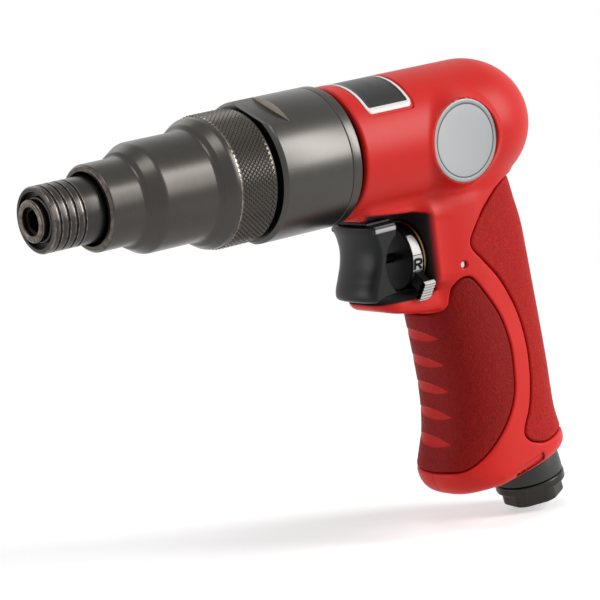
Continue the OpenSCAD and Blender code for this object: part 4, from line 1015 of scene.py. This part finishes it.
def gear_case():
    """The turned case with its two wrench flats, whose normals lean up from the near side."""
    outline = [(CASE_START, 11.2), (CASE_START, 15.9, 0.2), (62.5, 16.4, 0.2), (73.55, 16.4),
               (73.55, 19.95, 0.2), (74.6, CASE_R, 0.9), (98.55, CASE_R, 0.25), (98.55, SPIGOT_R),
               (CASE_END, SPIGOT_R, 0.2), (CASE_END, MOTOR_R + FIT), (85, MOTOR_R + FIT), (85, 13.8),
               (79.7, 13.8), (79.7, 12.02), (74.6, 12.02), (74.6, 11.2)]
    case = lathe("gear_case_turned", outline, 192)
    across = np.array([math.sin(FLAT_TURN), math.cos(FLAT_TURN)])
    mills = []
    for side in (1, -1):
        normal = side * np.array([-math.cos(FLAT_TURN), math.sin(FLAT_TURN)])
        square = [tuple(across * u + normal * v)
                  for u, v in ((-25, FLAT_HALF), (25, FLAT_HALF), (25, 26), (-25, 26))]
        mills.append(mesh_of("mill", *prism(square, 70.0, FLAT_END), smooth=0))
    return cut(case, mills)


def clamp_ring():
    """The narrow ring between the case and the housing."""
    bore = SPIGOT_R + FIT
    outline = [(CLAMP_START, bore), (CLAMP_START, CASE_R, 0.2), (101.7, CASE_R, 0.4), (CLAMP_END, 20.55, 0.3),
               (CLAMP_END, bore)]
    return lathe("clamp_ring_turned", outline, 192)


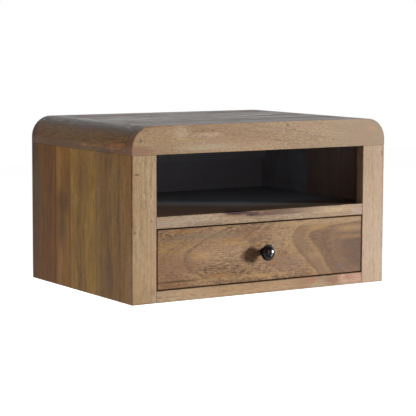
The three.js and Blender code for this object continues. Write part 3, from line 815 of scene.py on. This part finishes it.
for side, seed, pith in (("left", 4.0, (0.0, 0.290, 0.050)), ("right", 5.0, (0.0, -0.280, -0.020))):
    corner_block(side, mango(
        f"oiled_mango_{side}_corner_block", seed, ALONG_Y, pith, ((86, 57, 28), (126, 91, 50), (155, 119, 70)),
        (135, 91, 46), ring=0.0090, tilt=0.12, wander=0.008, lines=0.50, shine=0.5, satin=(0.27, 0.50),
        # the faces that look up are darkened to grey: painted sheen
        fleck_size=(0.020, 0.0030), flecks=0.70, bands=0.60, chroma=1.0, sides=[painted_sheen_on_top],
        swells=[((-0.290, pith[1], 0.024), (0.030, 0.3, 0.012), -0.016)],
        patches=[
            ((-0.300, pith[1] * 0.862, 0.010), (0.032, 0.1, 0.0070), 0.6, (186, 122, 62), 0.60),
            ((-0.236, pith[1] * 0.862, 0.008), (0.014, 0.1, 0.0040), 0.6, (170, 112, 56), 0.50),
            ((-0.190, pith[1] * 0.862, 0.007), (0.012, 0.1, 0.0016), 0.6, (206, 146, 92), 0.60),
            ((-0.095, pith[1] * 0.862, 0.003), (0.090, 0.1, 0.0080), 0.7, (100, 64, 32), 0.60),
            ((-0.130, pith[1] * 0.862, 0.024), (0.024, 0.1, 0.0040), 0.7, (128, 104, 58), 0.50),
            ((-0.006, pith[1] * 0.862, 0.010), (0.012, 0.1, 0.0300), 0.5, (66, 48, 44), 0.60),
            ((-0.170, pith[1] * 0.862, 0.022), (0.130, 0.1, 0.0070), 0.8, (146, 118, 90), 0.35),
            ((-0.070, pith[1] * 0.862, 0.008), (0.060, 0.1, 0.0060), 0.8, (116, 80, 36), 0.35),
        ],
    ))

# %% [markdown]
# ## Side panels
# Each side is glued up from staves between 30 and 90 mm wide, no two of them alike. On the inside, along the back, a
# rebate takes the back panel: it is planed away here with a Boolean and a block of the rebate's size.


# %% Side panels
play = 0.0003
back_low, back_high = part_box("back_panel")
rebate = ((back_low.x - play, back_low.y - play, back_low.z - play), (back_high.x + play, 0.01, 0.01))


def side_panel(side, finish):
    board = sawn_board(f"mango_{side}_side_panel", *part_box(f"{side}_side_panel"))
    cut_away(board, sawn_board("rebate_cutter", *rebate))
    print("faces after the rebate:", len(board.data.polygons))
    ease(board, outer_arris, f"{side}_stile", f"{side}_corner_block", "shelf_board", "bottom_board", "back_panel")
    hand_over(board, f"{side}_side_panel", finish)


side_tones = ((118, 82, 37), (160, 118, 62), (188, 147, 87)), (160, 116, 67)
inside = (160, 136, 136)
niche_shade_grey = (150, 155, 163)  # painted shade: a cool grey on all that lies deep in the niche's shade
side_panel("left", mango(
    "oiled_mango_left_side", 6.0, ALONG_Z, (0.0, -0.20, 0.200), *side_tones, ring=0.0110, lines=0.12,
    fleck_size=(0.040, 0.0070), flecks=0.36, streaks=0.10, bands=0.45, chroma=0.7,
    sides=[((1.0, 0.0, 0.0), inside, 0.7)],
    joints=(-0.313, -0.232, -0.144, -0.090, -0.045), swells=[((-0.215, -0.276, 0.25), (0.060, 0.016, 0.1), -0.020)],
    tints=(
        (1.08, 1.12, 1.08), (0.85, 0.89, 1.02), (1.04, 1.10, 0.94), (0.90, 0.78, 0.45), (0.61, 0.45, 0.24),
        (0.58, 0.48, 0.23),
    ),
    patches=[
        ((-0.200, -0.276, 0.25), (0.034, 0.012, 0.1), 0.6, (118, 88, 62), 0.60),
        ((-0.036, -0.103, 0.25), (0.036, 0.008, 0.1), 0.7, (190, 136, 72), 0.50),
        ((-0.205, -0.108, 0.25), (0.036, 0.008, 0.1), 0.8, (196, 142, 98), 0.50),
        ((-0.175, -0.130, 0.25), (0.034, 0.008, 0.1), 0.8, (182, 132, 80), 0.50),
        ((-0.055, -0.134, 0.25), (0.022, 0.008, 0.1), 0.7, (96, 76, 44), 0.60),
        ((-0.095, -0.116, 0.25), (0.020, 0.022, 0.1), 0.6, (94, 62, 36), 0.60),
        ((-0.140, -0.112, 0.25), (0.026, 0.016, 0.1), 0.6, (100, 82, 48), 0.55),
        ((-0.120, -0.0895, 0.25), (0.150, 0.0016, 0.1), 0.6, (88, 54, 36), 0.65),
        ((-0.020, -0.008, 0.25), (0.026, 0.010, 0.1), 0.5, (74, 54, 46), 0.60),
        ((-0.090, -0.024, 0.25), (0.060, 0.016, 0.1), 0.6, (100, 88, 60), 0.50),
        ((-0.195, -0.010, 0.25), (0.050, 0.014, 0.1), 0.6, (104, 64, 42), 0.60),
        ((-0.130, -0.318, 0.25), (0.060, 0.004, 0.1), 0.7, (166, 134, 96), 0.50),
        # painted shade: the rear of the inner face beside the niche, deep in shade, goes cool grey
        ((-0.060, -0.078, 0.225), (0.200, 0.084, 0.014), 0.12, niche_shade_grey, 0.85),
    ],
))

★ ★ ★

Output all of the data above without any alteration.

→ **EXPECTED ANSWER**
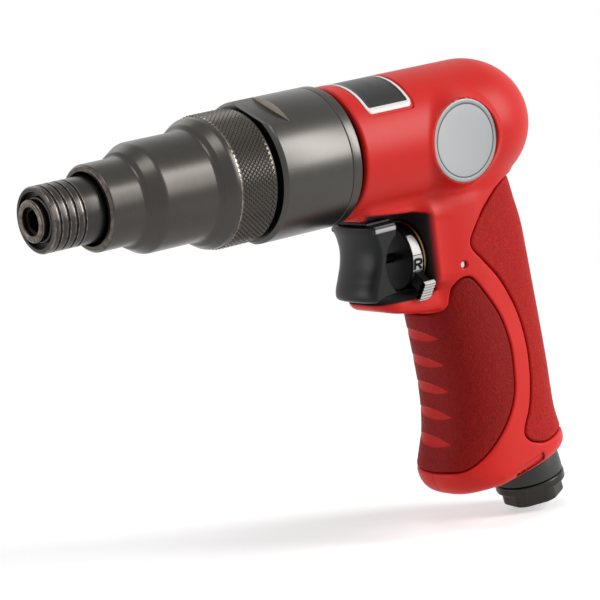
Continue the OpenSCAD and Blender code for this object: part 4, from line 1015 of scene.py. This part finishes it.
def gear_case():
    """The turned case with its two wrench flats, whose normals lean up from the near side."""
    outline = [(CASE_START, 11.2), (CASE_START, 15.9, 0.2), (62.5, 16.4, 0.2), (73.55, 16.4),
               (73.55, 19.95, 0.2), (74.6, CASE_R, 0.9), (98.55, CASE_R, 0.25), (98.55, SPIGOT_R),
               (CASE_END, SPIGOT_R, 0.2), (CASE_END, MOTOR_R + FIT), (85, MOTOR_R + FIT), (85, 13.8),
               (79.7, 13.8), (79.7, 12.02), (74.6, 12.02), (74.6, 11.2)]
    case = lathe("gear_case_turned", outline, 192)
    across = np.array([math.sin(FLAT_TURN), math.cos(FLAT_TURN)])
    mills = []
    for side in (1, -1):
        normal = side * np.array([-math.cos(FLAT_TURN), math.sin(FLAT_TURN)])
        square = [tuple(across * u + normal * v)
                  for u, v in ((-25, FLAT_HALF), (25, FLAT_HALF), (25, 26), (-25, 26))]
        mills.append(mesh_of("mill", *prism(square, 70.0, FLAT_END), smooth=0))
    return cut(case, mills)


def clamp_ring():
    """The narrow ring between the case and the housing."""
    bore = SPIGOT_R + FIT
    outline = [(CLAMP_START, bore), (CLAMP_START, CASE_R, 0.2), (101.7, CASE_R, 0.4), (CLAMP_END, 20.55, 0.3),
               (CLAMP_END, bore)]
    return lathe("clamp_ring_turned", outline, 192)


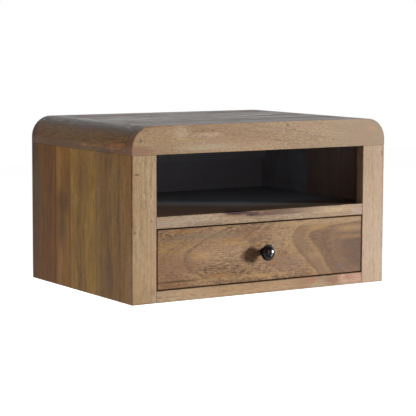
The three.js and Blender code for this object continues. Write part 3, from line 815 of scene.py on. This part finishes it.
for side, seed, pith in (("left", 4.0, (0.0, 0.290, 0.050)), ("right", 5.0, (0.0, -0.280, -0.020))):
    corner_block(side, mango(
        f"oiled_mango_{side}_corner_block", seed, ALONG_Y, pith, ((86, 57, 28), (126, 91, 50), (155, 119, 70)),
        (135, 91, 46), ring=0.0090, tilt=0.12, wander=0.008, lines=0.50, shine=0.5, satin=(0.27, 0.50),
        # the faces that look up are darkened to grey: painted sheen
        fleck_size=(0.020, 0.0030), flecks=0.70, bands=0.60, chroma=1.0, sides=[painted_sheen_on_top],
        swells=[((-0.290, pith[1], 0.024), (0.030, 0.3, 0.012), -0.016)],
        patches=[
            ((-0.300, pith[1] * 0.862, 0.010), (0.032, 0.1, 0.0070), 0.6, (186, 122, 62), 0.60),
            ((-0.236, pith[1] * 0.862, 0.008), (0.014, 0.1, 0.0040), 0.6, (170, 112, 56), 0.50),
            ((-0.190, pith[1] * 0.862, 0.007), (0.012, 0.1, 0.0016), 0.6, (206, 146, 92), 0.60),
            ((-0.095, pith[1] * 0.862, 0.003), (0.090, 0.1, 0.0080), 0.7, (100, 64, 32), 0.60),
            ((-0.130, pith[1] * 0.862, 0.024), (0.024, 0.1, 0.0040), 0.7, (128, 104, 58), 0.50),
            ((-0.006, pith[1] * 0.862, 0.010), (0.012, 0.1, 0.0300), 0.5, (66, 48, 44), 0.60),
            ((-0.170, pith[1] * 0.862, 0.022), (0.130, 0.1, 0.0070), 0.8, (146, 118, 90), 0.35),
            ((-0.070, pith[1] * 0.862, 0.008), (0.060, 0.1, 0.0060), 0.8, (116, 80, 36), 0.35),
        ],
    ))

# %% [markdown]
# ## Side panels
# Each side is glued up from staves between 30 and 90 mm wide, no two of them alike. On the inside, along the back, a
# rebate takes the back panel: it is planed away here with a Boolean and a block of the rebate's size.


# %% Side panels
play = 0.0003
back_low, back_high = part_box("back_panel")
rebate = ((back_low.x - play, back_low.y - play, back_low.z - play), (back_high.x + play, 0.01, 0.01))


def side_panel(side, finish):
    board = sawn_board(f"mango_{side}_side_panel", *part_box(f"{side}_side_panel"))
    cut_away(board, sawn_board("rebate_cutter", *rebate))
    print("faces after the rebate:", len(board.data.polygons))
    ease(board, outer_arris, f"{side}_stile", f"{side}_corner_block", "shelf_board", "bottom_board", "back_panel")
    hand_over(board, f"{side}_side_panel", finish)


side_tones = ((118, 82, 37), (160, 118, 62), (188, 147, 87)), (160, 116, 67)
inside = (160, 136, 136)
niche_shade_grey = (150, 155, 163)  # painted shade: a cool grey on all that lies deep in the niche's shade
side_panel("left", mango(
    "oiled_mango_left_side", 6.0, ALONG_Z, (0.0, -0.20, 0.200), *side_tones, ring=0.0110, lines=0.12,
    fleck_size=(0.040, 0.0070), flecks=0.36, streaks=0.10, bands=0.45, chroma=0.7,
    sides=[((1.0, 0.0, 0.0), inside, 0.7)],
    joints=(-0.313, -0.232, -0.144, -0.090, -0.045), swells=[((-0.215, -0.276, 0.25), (0.060, 0.016, 0.1), -0.020)],
    tints=(
        (1.08, 1.12, 1.08), (0.85, 0.89, 1.02), (1.04, 1.10, 0.94), (0.90, 0.78, 0.45), (0.61, 0.45, 0.24),
        (0.58, 0.48, 0.23),
    ),
    patches=[
        ((-0.200, -0.276, 0.25), (0.034, 0.012, 0.1), 0.6, (118, 88, 62), 0.60),
        ((-0.036, -0.103, 0.25), (0.036, 0.008, 0.1), 0.7, (190, 136, 72), 0.50),
        ((-0.205, -0.108, 0.25), (0.036, 0.008, 0.1), 0.8, (196, 142, 98), 0.50),
        ((-0.175, -0.130, 0.25), (0.034, 0.008, 0.1), 0.8, (182, 132, 80), 0.50),
        ((-0.055, -0.134, 0.25), (0.022, 0.008, 0.1), 0.7, (96, 76, 44), 0.60),
        ((-0.095, -0.116, 0.25), (0.020, 0.022, 0.1), 0.6, (94, 62, 36), 0.60),
        ((-0.140, -0.112, 0.25), (0.026, 0.016, 0.1), 0.6, (100, 82, 48), 0.55),
        ((-0.120, -0.0895, 0.25), (0.150, 0.0016, 0.1), 0.6, (88, 54, 36), 0.65),
        ((-0.020, -0.008, 0.25), (0.026, 0.010, 0.1), 0.5, (74, 54, 46), 0.60),
        ((-0.090, -0.024, 0.25), (0.060, 0.016, 0.1), 0.6, (100, 88, 60), 0.50),
        ((-0.195, -0.010, 0.25), (0.050, 0.014, 0.1), 0.6, (104, 64, 42), 0.60),
        ((-0.130, -0.318, 0.25), (0.060, 0.004, 0.1), 0.7, (166, 134, 96), 0.50),
        # painted shade: the rear of the inner face beside the niche, deep in shade, goes cool grey
        ((-0.060, -0.078, 0.225), (0.200, 0.084, 0.014), 0.12, niche_shade_grey, 0.85),
    ],
))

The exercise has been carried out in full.